* **WHAT THE TASK ASKS**
Repeat only the lines from the line containing "Reconstruct the object" through the line containing "with its knob.", both included, exactly as they stand.

* **DATA TO USE**
============
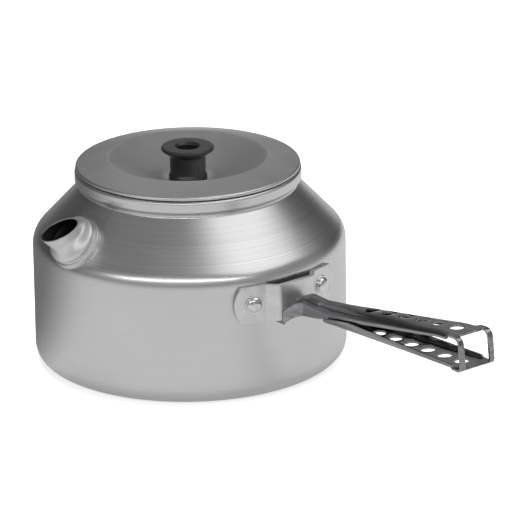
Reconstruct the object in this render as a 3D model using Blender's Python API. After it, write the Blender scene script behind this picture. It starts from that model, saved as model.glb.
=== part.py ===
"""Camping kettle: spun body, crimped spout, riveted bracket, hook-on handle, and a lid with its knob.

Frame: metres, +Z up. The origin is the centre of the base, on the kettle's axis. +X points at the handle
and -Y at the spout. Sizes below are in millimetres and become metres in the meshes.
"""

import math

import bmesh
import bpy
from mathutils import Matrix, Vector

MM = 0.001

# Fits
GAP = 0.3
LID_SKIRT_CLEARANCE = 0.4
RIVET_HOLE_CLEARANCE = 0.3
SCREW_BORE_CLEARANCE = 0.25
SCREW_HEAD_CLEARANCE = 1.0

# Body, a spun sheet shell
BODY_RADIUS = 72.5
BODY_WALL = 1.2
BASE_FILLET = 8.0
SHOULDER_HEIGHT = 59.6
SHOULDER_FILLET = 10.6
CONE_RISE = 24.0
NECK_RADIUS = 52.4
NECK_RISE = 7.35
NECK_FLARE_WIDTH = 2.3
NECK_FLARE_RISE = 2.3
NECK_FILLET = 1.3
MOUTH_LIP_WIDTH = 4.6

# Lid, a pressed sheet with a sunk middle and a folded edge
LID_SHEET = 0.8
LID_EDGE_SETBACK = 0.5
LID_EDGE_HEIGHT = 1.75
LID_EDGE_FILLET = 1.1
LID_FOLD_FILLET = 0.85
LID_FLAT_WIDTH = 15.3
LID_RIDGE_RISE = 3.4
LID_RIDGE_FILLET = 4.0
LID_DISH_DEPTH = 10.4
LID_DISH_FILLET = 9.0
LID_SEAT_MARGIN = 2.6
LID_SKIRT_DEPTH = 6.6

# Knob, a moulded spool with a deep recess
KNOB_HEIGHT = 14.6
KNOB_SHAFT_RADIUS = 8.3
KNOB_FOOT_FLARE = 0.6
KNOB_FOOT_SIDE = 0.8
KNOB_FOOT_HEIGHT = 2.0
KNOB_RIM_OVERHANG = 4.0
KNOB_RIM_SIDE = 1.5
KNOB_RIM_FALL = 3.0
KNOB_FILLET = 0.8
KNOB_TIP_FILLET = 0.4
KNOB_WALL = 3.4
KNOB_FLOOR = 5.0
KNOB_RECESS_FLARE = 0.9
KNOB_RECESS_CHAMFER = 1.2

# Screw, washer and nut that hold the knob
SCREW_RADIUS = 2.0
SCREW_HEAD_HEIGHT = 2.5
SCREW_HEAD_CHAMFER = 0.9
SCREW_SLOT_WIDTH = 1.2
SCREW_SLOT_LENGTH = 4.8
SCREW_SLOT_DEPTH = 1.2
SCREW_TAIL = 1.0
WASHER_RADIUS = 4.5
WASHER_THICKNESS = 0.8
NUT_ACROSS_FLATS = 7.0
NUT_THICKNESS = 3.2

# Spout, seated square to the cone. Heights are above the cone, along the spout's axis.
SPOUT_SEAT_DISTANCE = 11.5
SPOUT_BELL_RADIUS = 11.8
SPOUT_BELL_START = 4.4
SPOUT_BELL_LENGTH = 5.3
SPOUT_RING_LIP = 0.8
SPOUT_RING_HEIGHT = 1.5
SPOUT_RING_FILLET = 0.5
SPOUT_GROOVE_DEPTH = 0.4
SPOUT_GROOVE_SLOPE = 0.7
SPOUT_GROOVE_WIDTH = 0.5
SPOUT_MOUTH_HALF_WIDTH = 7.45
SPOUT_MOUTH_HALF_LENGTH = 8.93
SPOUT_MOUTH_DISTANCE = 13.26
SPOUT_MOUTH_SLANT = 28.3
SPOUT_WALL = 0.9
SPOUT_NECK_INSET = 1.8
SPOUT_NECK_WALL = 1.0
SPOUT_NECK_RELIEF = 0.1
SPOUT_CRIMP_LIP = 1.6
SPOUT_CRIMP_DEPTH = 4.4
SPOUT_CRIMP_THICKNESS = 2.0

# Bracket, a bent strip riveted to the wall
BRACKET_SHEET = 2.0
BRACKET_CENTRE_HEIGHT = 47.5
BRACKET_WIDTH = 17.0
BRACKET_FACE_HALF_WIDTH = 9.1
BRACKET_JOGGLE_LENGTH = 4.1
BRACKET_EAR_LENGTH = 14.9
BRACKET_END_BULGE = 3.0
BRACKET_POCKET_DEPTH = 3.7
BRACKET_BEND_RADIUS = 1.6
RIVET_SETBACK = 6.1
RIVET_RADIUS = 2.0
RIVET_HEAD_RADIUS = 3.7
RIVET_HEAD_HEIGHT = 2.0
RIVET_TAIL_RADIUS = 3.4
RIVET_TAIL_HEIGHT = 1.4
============
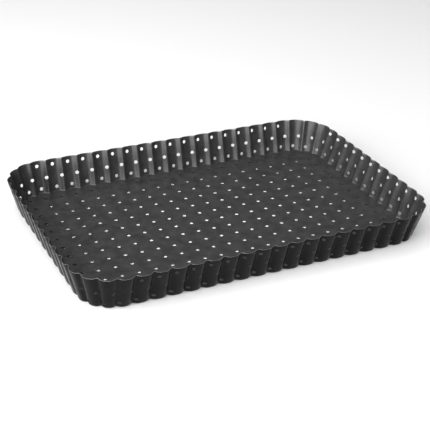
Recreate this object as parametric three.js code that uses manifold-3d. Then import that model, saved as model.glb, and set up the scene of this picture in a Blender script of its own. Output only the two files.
============
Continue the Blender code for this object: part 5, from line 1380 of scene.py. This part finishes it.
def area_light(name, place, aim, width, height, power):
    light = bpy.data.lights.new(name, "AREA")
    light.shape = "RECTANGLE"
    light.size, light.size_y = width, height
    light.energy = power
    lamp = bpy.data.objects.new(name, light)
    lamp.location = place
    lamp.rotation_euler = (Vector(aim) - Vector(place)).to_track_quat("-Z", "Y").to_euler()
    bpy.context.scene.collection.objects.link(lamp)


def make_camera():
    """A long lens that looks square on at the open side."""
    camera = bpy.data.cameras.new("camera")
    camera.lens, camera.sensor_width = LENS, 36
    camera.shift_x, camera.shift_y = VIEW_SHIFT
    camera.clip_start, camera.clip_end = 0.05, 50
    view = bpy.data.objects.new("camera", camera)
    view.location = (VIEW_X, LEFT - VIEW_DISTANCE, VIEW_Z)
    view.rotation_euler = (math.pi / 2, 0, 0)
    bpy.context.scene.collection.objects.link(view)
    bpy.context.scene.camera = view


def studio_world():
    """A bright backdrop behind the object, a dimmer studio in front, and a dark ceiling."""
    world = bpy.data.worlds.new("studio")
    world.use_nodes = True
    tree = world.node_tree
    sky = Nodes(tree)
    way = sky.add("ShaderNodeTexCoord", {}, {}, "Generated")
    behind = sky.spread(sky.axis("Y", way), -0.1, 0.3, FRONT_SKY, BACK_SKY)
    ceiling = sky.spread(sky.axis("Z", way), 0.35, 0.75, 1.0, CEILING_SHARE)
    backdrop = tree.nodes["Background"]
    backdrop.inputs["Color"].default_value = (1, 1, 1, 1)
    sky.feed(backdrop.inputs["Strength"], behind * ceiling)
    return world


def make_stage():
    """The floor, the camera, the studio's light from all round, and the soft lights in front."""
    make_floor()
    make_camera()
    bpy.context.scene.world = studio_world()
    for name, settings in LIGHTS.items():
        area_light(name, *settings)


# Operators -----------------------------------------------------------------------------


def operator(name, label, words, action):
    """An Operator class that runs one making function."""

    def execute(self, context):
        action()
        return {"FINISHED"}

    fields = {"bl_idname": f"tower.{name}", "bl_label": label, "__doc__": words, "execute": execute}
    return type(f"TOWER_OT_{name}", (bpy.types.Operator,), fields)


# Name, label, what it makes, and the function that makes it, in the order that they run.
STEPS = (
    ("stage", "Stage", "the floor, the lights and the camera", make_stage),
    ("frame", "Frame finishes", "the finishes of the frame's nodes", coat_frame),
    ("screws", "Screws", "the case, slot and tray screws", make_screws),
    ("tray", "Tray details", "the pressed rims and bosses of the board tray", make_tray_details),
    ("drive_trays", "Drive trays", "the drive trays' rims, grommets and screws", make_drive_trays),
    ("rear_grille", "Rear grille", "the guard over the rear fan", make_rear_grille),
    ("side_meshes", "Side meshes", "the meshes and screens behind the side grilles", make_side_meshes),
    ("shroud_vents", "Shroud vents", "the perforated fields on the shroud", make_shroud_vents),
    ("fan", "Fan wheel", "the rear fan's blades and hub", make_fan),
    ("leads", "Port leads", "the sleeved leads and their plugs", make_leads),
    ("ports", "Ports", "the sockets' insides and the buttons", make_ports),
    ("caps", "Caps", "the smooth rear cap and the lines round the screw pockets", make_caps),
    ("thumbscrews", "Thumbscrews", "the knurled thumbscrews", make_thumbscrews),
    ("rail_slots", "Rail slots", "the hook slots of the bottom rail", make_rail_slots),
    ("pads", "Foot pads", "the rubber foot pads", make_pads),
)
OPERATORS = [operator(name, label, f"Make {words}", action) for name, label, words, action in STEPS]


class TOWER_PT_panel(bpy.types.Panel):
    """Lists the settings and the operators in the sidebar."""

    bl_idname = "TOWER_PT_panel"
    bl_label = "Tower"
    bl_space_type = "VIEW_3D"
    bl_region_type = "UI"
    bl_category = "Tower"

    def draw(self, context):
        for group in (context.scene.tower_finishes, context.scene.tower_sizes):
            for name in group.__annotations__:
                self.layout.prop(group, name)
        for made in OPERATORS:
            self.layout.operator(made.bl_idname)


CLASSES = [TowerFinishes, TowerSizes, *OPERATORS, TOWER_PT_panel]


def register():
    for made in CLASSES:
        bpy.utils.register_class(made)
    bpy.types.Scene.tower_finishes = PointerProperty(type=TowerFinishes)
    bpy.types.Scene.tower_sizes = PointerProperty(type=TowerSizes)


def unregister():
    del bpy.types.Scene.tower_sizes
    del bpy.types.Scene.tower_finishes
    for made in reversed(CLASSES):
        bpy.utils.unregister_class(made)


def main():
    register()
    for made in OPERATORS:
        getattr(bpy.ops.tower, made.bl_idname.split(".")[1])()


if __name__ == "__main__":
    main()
============
* **RESPONSE TO THIS TASK**
Reconstruct the object in this render as a 3D model using Blender's Python API. After it, write the Blender scene script behind this picture. It starts from that model, saved as model.glb.
=== part.py ===
"""Camping kettle: spun body, crimped spout, riveted bracket, hook-on handle, and a lid with its knob.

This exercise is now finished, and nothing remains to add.